I believe that the 'gunnite' type of concrete used in pool construction is 'waterproof.' I still see most pools covered with a layer of plaster, so perhaps even gunnite is not enough by itself.
I have just completed an indoor pond. While the size is quite a bit smaller than yours, and the construction is different, I believe my single experience has suggested some details for you to consider:
Ponds will need regular water changes, as well as evaporation replaced. Make sure to provide for draining and filling ... and in accessible places. The fill water will likely be passed through a de-ionizing filter, and the circulating water will be passed through a series of filters, including a UV light to control algae. Make sure the design allows for this equipment.
Pond people use a 'sponge on a stick' to wipe algae off of surfaces. Interior finish does matter.
pH, or the relative acidity, of the water is critical to many fish and plants. Concrete will make the pond a bit too alkali; again, you need to seal it somehow.
Plants need a LOT more light than you would expect. Make sure that the design not only has lots of lights ... make sure the bulbs can be changed after the pond is filled.
I would suggest some sort of rim around the pond; this will help define the area, and keep floor sweeping from entering the pond.
The pond will have a major impact on humidity near it. Make sure windowsills, etc., can drain... or they shall become little moss farms.
Now that you've been given plenty of things to worry about...don't. As long as the soil under your pond is more porous than concrete, your pond won't cause any problems. Unless it's all hard clay, it'll surely absorb the small amount of seepage which will come through concrete.
If you're really concerned about porousity at this point, I'd advise you to follow SamT's suggestion and spend a few bucks on an appropriate concrete additive. The redimix company should have it on hand.
Edited 5/29/2007 2:45 pm ET by Hudson Valley Carpenter
concrete is the chosen material!
Oh boy. Who chose it?
Concrete will work, cipher up the cutout in the floor, and square that off neatly. Lay in a "turn down" around the edge and allow for a 4" slab below the lowest depth of the pond. Provide a sump in one corner of this. Rebar everything together (I'd make slab and turndown one bent bar if possible).
Ok, so that makes for a big box in the slab, which is not a "pond"--what gives? Well, you then take and shape the pond in soft sand cut about 5:1 with sharp sand so it will hold an edge. Then use a stock pond liner to make the waterproof bottom for the pond. The edge of the pond liner can be glues to the slab, or, what I'd do is set a decorative stone edge in.

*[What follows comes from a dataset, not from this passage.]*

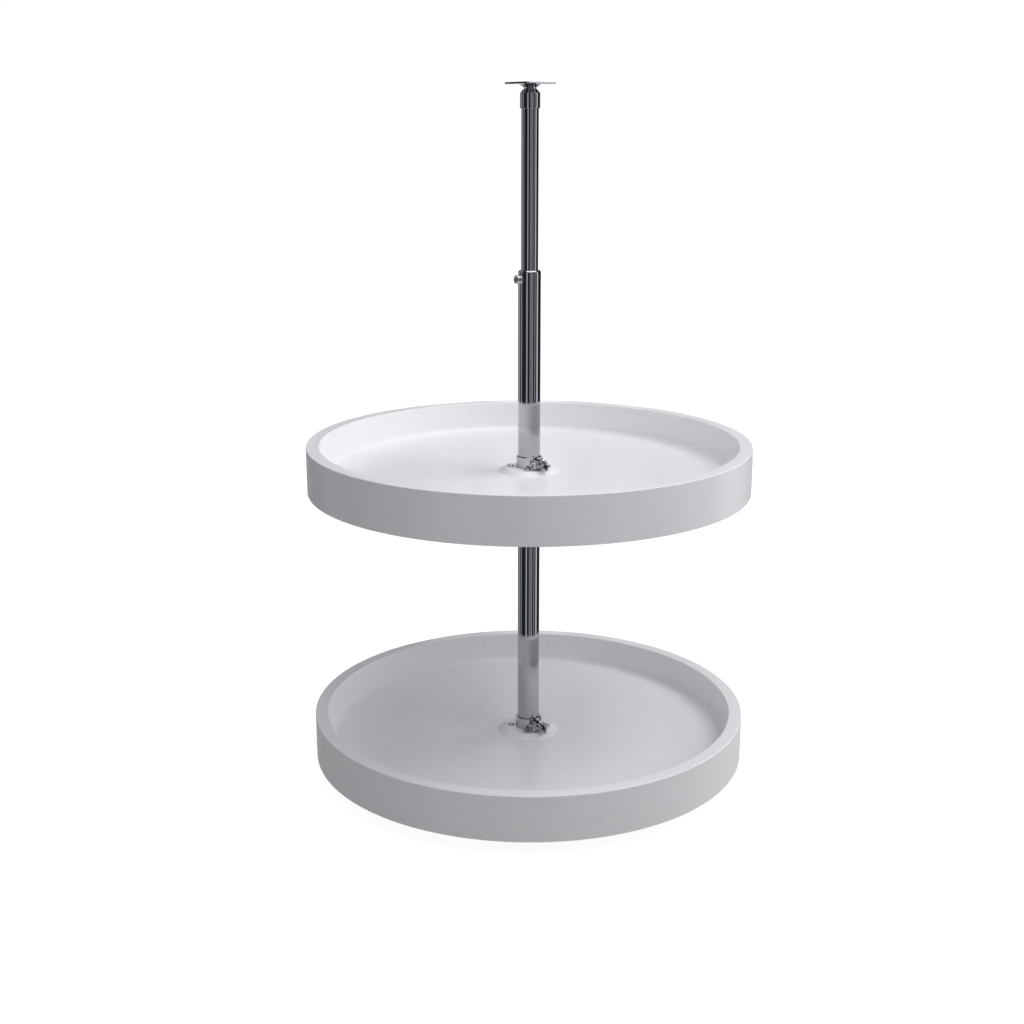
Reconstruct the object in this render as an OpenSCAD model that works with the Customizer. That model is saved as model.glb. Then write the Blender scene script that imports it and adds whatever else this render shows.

Why go to all that trouble? Well, custom-shaping an irregular concrete structure tied to a floor slab is not for the faint-of-heart at the best of times. "Doing" a pond, tha aquaculture of it, can also be complex. The materials used can be critical to the success of the pond.
So, let's suppose you go a diferent way. You get the irregular hole cut in. You get the bar shaped "just right." You get that hole gunite-ed in (or do a lot of hand work with very-low slump concrete. That all goes good. Next comes the waterproofing.
Well, most of the fish and almost all of the plants are very picky about chemistry. That cuts out using most of the asphalitc coatings. Ok, do like an outdoor pool, marble plaster. Well, the plasterers can't use several admixes (and will need to know in advance). The real issue, though, gets to that joint between the marble plaster and the floor. Any uh-ohs there at all, and water gets underneath and vanishes into the complicated concrete . . .
"Liner in a pit" solves a number of shaping and contouring issues. The membrane defines the water's edge (even being a tad higher if need be). Many win-wins that way.
But, that's just my opinion; others' differ.
thanks for all the responses.
This is a residential application and has been extensively thought out.
The reason for concrete is a more formal look is required than a liner or fiberglass provides.
Exterior lined concrete with a waterproofing additive and rendering is a proven method.
It baffels me how you all talk about cracking concrete..I've poured miles of walls and dozens of slip form towers and never had a visable crack yet (that I'm aware of). Maybe your pouring to thin. This is one application where I feel thicker is better.
bolanger - "This is a residential application and has been extensively thought out."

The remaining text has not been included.